Today’s marketing and sales tech stacks offer powerful tools to personalize at scale.

    • AI Tools: Use AI-driven platforms to surface content recommendations, predict buying behaviour, and identify ideal outreach timing. AI tools can facilitate Go-To-Market execution.

    • Sales Intelligence & CRM: Track every touchpoint and buyer behaviour in your CRM to get a full picture of each prospect’s journey. This automation enables more informed, speedy, and contextual follow-up.

The goal isn’t automation for its own sake, but to enhance the human touch with timely, meaningful engagement.

6. Build Relationships Through Authenticity and Value

Finally, remember that even in complex B2B deals, buyers are still human. What resonates most is authenticity, empathy, and usefulness.

    • Be Authentic: Drop the jargon. Speak clearly, honestly, and without superlatives (i.e., exaggerated expressions). Buyers can tell the difference between a message written for them and one that is superficial.

    • Lead with Value: Don’t pitch your product, solve a problem. Offer relevant insights, helpful resources, or quick wins before asking for a meeting.

    • Use Social Proof: Share real-world examples, case studies, and customer testimonials that build credibility and reduce perceived risk.

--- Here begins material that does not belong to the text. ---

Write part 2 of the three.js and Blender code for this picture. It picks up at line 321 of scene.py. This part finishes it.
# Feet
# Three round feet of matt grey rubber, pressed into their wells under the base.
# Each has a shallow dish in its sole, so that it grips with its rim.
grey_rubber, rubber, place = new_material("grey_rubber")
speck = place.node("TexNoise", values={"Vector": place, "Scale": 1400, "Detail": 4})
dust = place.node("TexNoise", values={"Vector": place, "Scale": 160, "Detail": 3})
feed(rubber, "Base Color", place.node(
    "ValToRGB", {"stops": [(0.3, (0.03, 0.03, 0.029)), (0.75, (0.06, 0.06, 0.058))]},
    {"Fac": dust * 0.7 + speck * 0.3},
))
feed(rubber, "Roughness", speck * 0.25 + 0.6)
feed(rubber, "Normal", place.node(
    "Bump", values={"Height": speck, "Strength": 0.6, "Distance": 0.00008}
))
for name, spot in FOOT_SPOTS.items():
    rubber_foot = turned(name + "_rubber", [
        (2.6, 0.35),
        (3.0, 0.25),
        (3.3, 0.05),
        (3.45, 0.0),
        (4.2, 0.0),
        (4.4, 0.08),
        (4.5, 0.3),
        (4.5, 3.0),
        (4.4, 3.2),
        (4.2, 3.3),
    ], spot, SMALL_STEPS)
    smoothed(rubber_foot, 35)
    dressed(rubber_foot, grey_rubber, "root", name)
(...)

    • Tailor Your Pitch: Customize your value proposition for each decision-maker’s priorities, and speak to both short-term wins and long-term outcomes.

    • Be Determined, Not Pushy: If you don’t get a response right away, don’t give up. Continue to provide value in your follow-ups. Persistence pays off, especially in long, complex sales cycles where your branding is not yet established.

Today’s B2B decision-makers are hard to reach, not because they don’t want to engage, but because they only want to engage if it is done in an acceptable way or when it’s worthwhile for them. 

The key to success isn’t louder messaging or more outreach. It’s a deeper insight, clearer value, and authentic connection. By focusing on the buyer’s journey, personalizing every touchpoint, and building trust across multiple channels, you can cut through the noise and start building real relationships with the people who matter most.